Goodreads  |  Amazon  |  Wikipedia



The Ice Palace
by Tarjel Vesaas

This Norwegian classic was recommended by Alice Harman, who said, "In the many times that I have recommended this novel, I've never felt I've quite got across the feeling it creates in me as I read it. It is the story of two new young friends, one of whom inexplicably disappears, and it's almost painfully beautiful and spare. The writing is simple and mesmerising, and as the very believable story goes on it seems to soar up beyond itself and leave you grasping at wisps of something so great and subtle that you can feel its presence but can't look at it directly or describe what it is at all."

Goodreads  |  Amazon  |  Wikipedia



Understanding Media: The Extensions of Man
by Marshall McLuhan

Our first nonfiction recommendation comes from Meghan Arlen, a pioneering book asking readers to consider the medium itself, and not just the content it carries. Meghan said the study has "the lofty goal of not simply expressing ideas, but producing new modes of perception in the reader. He was writing for the society he saw coming (ours, and that of our future); not for a literate society but a post-literate society."

Goodreads  |  Amazon  |  Wikipedia



Dhalgren
by Samuel R. Delany

Originally published in 1975 by Bantam Books, this book details a fictional city in the Midwest, isolated from the rest of the world by catastrophe. It comes on the recommendation of Simon Collinson, who called it a "breathtaking feat of the imagination. Often undeservedly pigeonholed as sci-fi/erotica/post-apocalyptic fiction, it's much more than the sum of its parts."

Goodreads  |  Amazon  |  Wikipedia



It Can't Happen Here
by Sinclair Lewis

In honor of the Iowa caucus. Originally published in 1935 by Doubleday (and then continually, including a Signet version in 2014), this book was recommended to us (by Amanda Mecke) because it "predicts Trump". It's the tale of a populist campaign that wins the hearts and minds of the American people by promising drastic economic and social reforms, as well as a return to patriotism and traditional values.

Goodreads  |  Amazon  |  Wikipedia



Cities of Salt
by Abdel Rahman Munif, translated by Peter Theroux

When this novel was published in Beirut in 1984, it was immediately recognized for its power, though it took five years to make it to English (published by Vintage in 1989). Robert Wechsler, who recommended the book to us, said that its greatness is "based largely on what isn't there, such as sense of time, protagonists, women, plot, and voice. The reason is that the society being pictured – Saudi society at the dawn of American oil exploration – apparently had little sense of time, was very communal, left women to themselves, changed very slowly...and would not recognize the concept of voice."
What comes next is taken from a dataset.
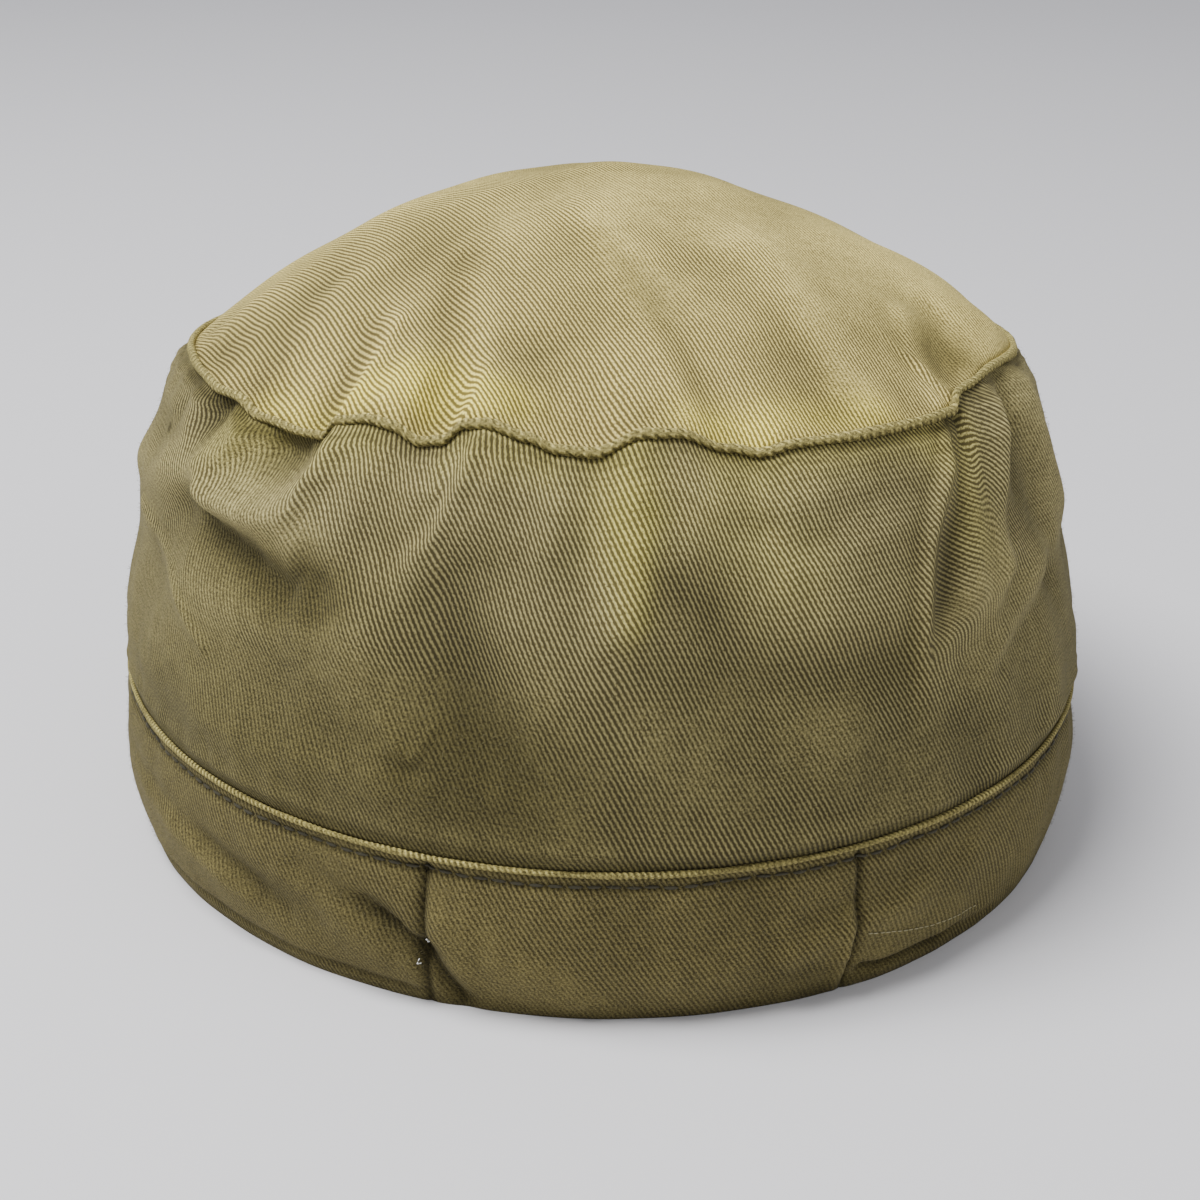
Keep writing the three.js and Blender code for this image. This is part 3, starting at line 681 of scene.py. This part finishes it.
# patches whose ribs the nap hides more
wallFelt = [
    ([(-180, 0.2), (180, 0.2)], 18, 18, 0.15),
    ([(-64, 0.35), (-40, 0.25), (-26, 0.25)], 14, 14, 0.08),
    ([(-45, 0.6), (-38, 0.55)], 12, 12, 0.14),
    ([(62, 0.9), (85, 0.8)], 14, 14, 0.2),
    ([(-95, 0.55), (-62, 0.45), (-48, 0.25)], 22, 22, 0.08),
    ([(-40, 0.12), (-20, 0.3)], 14, 14, 0.08),
    ([(-58, 0.62), (-40, 0.6)], 10, 10, 0.1),
    ([(-60, 0.95), (-46, 0.95)], 6, 6, 0.15),
    ([(48, 0.5), (75, 0.5), (100, 0.5)], 18, 18, 0.14),
    ([(-30, 0.75), (0, 0.8), (30, 0.75)], 16, 16, -0.12),
]
topFelt = [
    ([(-26, 0.9), (8, 0.92), (34, 0.9)], 20, 20, -0.12),
    ([(-60, 0.9), (-38, 0.88)], 16, 16, -0.1),
    ([(60, 0.95), (50, 0.8)], 12, 12, 0.15),
    ([(-30, 0.1), (30, 0.1)], 30, 30, 0.1),
    ([(-8, 0.35), (0, 0.55), (4.5, 0.75), (5.8, 0.95)], 5, 5, 0.2),
    ([(40, 0.6), (31, 0.76), (30.5, 0.92)], 4, 4, 0.18),
    ([(60, 0.5), (75, 0.7), (90, 0.5)], 25, 25, 0.16),
]
bandFelt = [
    ([(-120, 0.4), (-60, 0.4), (-28, 0.4)], 16, 16, 0.12),
    ([(-20, 0.1), (20, 0.1)], 8, 8, 0.16),
    ([(-18, 0.7), (18, 0.7)], 8, 8, -0.08),
    ([(30, 0.3), (60, 0.4), (120, 0.4)], 12, 12, 0.12),
]
# painted shade in the band's upright seam ditches, creases, hem groove and the groove under its roll, and
# along its lower edge
bandPaintedShade = [
    ([(-22.6, 0.9), (-22.8, 0.4), (-22.5, 0)], 0.7, 0.7, 0.85),
    ([(22.6, 0.95), (22.6, 0)], 0.6, 0.6, 0.85),
    ([(-120, -0.02), (120, -0.02)], 3, 3, 0.5),
    ([(-28, 0.58), (-23.4, 0.42)], 2.6, 2.6, 0.35),
    ([(-28, 0.57), (-25.5, 0.52), (-23.2, 0.42)], 0.6, 0.6, 0.6),
    ([(-21.8, 0.35), (-19, 0.05)], 2.6, 2.6, 0.35),
    ([(-22, 0.36), (-20.6, 0.2), (-19, 0.05)], 0.6, 0.6, 0.6),
    ([(24.2, 0.16), (26.9, 0.12), (31.5, 0.12), (35.7, 0.1), (38.9, 0.13)], 0.8, 0.8, 0.85),
    ([(-180, 0.925), (180, 0.925)], 0.7, 0.7, 0.8),
    ([(-180, 0.1), (-23.4, 0.1)], 0.6, 0.6, 0.45),
    ([(16, 0.25), (19, 0.1)], 4, 4, 0.35),
]

panels = dict(aroundCount=820, rearDensity=0.24, innerRows=24, slackReach=16, slackLeast=3)


# cloth taken up by folds, along one axis of a grid of points; far from the folds it comes back to nothing
def takenUp(point, folds, axis):
    spacing = np.linalg.norm(np.diff(point, axis=axis), axis=-1)
    extra = np.hypot(spacing, np.diff(folds, axis=axis)) - spacing
    total = np.cumsum(np.concatenate([0 * extra.take([0], axis), extra], axis), axis)
    reach = max(panels["slackLeast"], int(panels["slackReach"] / spacing.mean()))
    padded = np.concatenate([total.take([0] * reach, axis), total, total.take([-1] * reach, axis)], axis)
    window = np.hanning(2 * reach + 3)[1:-1]
    smooth = np.apply_along_axis(np.convolve, axis, padded, window / window.sum(), "valid")
    return total - smooth


# what the twill reads at each point: its place in the weave in millimetres, the fold relief that paints light
# and shade on it, its yellowing, its painted shade and its felted patches
def withWeave(point, across, up, folds, stain, paintedShade, felt):
    weave = np.stack([across + takenUp(point, folds, 1), up + takenUp(point, folds, 0), 0 * up], -1)
    return dict(weave=weave, relief=folds, stain=stain, paintedShade=paintedShade, felt=felt)


# the cloth behind the pleat was drawn in at a slant, so its ribs run flatter; it fades out to the right
pleatWeave = dict(turn=-34, middle=(47, 0.78), start=(0.6, 1.6), fade=(9, 26), height=(0.42, 0.6))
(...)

Goodreads  |  Amazon  |  Wikipedia



The Street
by Ann Petry

This novel, published in 1946 (and republished in 1998 by Mariner Books), is chosen in celebration of David Bowie, who placed it on his 100 must-read book list. The story follows Lutie Johnson, an African-American woman living in Harlem, and a full believer of the American dream. Petry puts the very idea on trial, and produces work of heartbreaking genius and verisimilitude.

Goodreads  |  Amazon  |  Wikipedia



The Tunnel
by William H. Gass

Gass's opus was published in 1995 by Knopf. Christopher Iacono, who recommended The Tunnel, said even though it "was a finalist for the PEN/Faulkner Award, people are split on whether this book should be considered a classic. I say it should be. Sure, this sprawling work is messy, but it will haunt you long after you've read it."

Goodreads  |  Amazon  |  Wikipedia


 

The Loneliness of the Long Distance Runner
by Alan Sillitoe

This short story collection was originally published in 1959, and then again by Vintage in 2010. Roger Lathbury, who recommended the book to us, said: "The alienation of the main character is poignant, and his passive-aggressive act of defiance is a perfect comeuppance. Sillitoe's imitation of voice is bracing, humorous and winning." It was later adapted into a film of the same name.